Nolan’s periods of distraction have been misdiagnosed as a form of epilepsy. The trope of a character being misdiagnosed because of their magical powers can be problematic, but Duyvis handles it deftly. The trick is that Nolan is genuinely disabled by his visions. He’s not an able-bodied person who was called disabled because people misunderstood him; he’s a disabled person who got told the wrong name for his disability. Because of his visions, he can’t keep up with school, maintain normal friendships, or even fold laundry successfully; that’s how difficult it is for him to focus on the world that is around him. Meanwhile, other disabilities and forms of diversity are also represented. Before the book begins, Nolan lost his foot in a car accident (caused by his visions). He belongs to a Latinx family and speaks both Spanish and English at home; money is a problem, and his mother has taken a second job to help pay for his medicine. Amara is bisexual, her world is predominantly nonwhite, and she is non-speaking, because her tongue was cut out when she became a servant: servants in her world converse using sign language.
You might have guessed already from these descriptions that a lot of unpleasant things happen in this book. They do.
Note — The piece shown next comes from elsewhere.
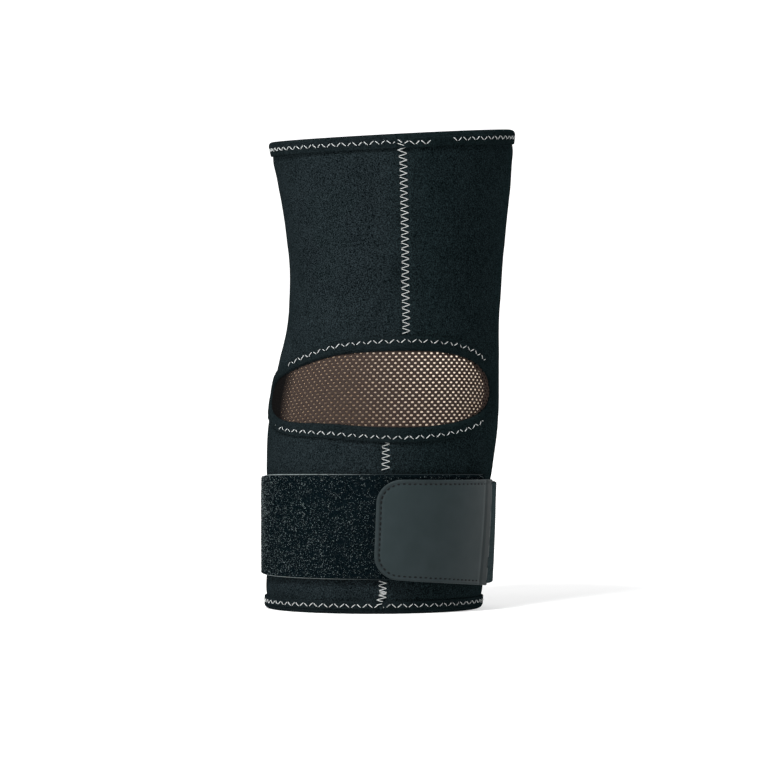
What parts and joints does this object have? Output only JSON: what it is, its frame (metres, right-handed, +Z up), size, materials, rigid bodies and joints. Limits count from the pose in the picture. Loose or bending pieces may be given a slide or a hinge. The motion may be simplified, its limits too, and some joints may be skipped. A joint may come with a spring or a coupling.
{
  "type": "knee brace",
  "caption": "Pull-on neoprene knee sleeve with a mesh window behind the knee, zigzag seams and a wrap strap closed by a hook-and-loop tab.",
  "frame": {"origin": "bottom centre of the whole brace's box, under the leg's axis", "axes": "+X to the wearer's right, +Y to the front (kneecap side), +Z up the leg; the mesh window faces -Y"},
  "size_m": [0.1391, 0.1321, 0.2612],
  "materials": {
    "neoprene": "jersey-faced neoprene sheet, very dark blue-grey, matt",
    "binding": "folded knitted binding, black, matt",
    "mesh_fabric": "open knitted mesh, dark brown-black",
    "white_thread": "white polyester thread",
    "black_thread": "black polyester thread",
    "ring_foam": "fabric-covered soft foam, black",
    "band_foam": "thin laminated foam, grey at its cut edges",
    "loop_pile": "brushed nylon loop pile, black",
    "elastic": "woven elastic, black, matt",
    "hook": "moulded hook fastener, black",
    "leatherette": "smooth leatherette, charcoal, slight sheen"
  },
  "bodies": {
    "calf": {"calf_panel": "neoprene", "knee_panel": "neoprene", "calf_hem_binding": "binding", "calf_hem_stitching": "white_thread", "calf_seam_stitching": "white_thread", "knee_seam_stitching": "white_thread", "window_binding": "binding", "window_stitching": "white_thread", "popliteal_mesh": "mesh_fabric", "kneecap_ring": "ring_foam", "kneecap_ring_stitching": "black_thread", "loop_band_core": "band_foam", "loop_band_face": "loop_pile", "loop_band_stitching": "black_thread", "strap_root": "elastic", "strap_root_stitching": "black_thread"},
    "thigh": {"thigh_panel": "neoprene", "thigh_hem_binding": "binding", "thigh_hem_stitching": "white_thread", "thigh_seam_stitching": "white_thread"},
    "strap_arm": {"strap_elastic": "elastic"},
    "strap_tab": {"tab_hook_patch": "hook", "tab_core": "band_foam", "tab_cover": "leatherette", "tab_stitching": "black_thread"}
  },
  "joints": [
    {"name": "knee_flexion", "type": "hinge", "parent": "calf", "child": "thigh", "pos_m": [-0.0004, -0.016, 0.118], "axis": [1, 0, 0], "range_deg": [0, 90], "stiffness_Nm_per_rad": 0.5, "deforming": ["knee_panel", "window_binding", "popliteal_mesh", "window_stitching", "knee_seam_stitching", "kneecap_ring", "kneecap_ring_stitching"]},
    {"name": "strap_swing", "type": "hinge", "parent": "calf", "child": "strap_arm", "pos_m": [0.03372, 0.04314, 0.0415], "axis": [0.068, 0.0349, 0.9971], "range_deg": [0, 90]},
    {"name": "tab_peel", "type": "hinge", "parent": "strap_arm", "child": "strap_tab", "pos_m": [0.05352, -0.02768, 0.0423], "axis": [0.0795, -0.0115, 0.9968], "range_deg": [0, 110]}
  ]
}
And, especially in the first half of the book, Amara and Nolan are both relatively helpless in the face of these unpleasant things. It can be difficult to slog through scene after scene of Amara being treated horribly and Nolan running off to curl up somewhere and feel sick. This does improve as the book goes on: characters gain more control and more agency, and the pace picks up. The last third in particular is delightfully full of nail-biting twists as the characters discover secrets about why they are connected as they are, and what that means for their worlds.
A lack of character agency in places might also be an unfair criticism, because it’s intimately connected to one of “Otherbound”‘s greatest strengths: its keen awareness of power dynamics. Amara lacks agency, not because of anything wrong with her as a person, but because she’s been trained since childhood to do nothing but obey and will be punished if she deviates. The people who abuse her are bad in an obvious way, but Duyvis spends just as much time detailing subtler ways in which power affects Amara’s life. She is attracted to the princess she serves, for instance, but their power difference makes that attraction difficult to deal with in ways that the princess’s sincere attempts at kindness do nothing to fix. The princess herself is under a magical curse in which any small injury could kill her, and this makes her dependent on others for help. As mentioned, Nolan and Amara’s connection brings additional forms of powerlessness into both lives which are difficult to deal with. And while Nolan lives a materially more comfortable life, he has his own power problems: not least of which is the fact that he has to lie to his family and his doctor to conceal what’s really happening during his “seizures”.
(This leads to one of my few other criticisms, which is so small that I really don’t feel it’s worth mentioning, but I’m compulsive and I have to. Duyvis mentions in the epilogue that Nolan ends up seeing a therapist who helps him deal with the trauma of what happened to him during the book. I understand why this line would be included: it’s good to show trauma being real, and characters going to therapy for it without being judged. But Nolan previously spends the entire book hiding his visions from everyone because no one will believe him; most people would classify his visions as hallucinations or delusions. So where does he suddenly find a therapist who believes him and who gives him appropriate PTSD therapy instead of trying to treat him for being delusional? And how does he explain this therapist to his parents? Therapy is not equally accessible to everyone, and that is a point that people often forget.)
Like “On the Edge of Gone”, “Otherbound” is at times a difficult read, but a well-crafted one which has important things to say about agency and power, and which sensitively portrays an intersectionally diverse world. If you can stand the abuse scenes, you could do a lot worse than to pick this one up.
The Verdict: Recommended-2
Ethics statement: I have occasionally corresponded with Corinne Duyvis and have posted reviews on her Disability in Kidlit site. I read her book by borrowing an e-copy from my local library. All opinions expressed here are my own.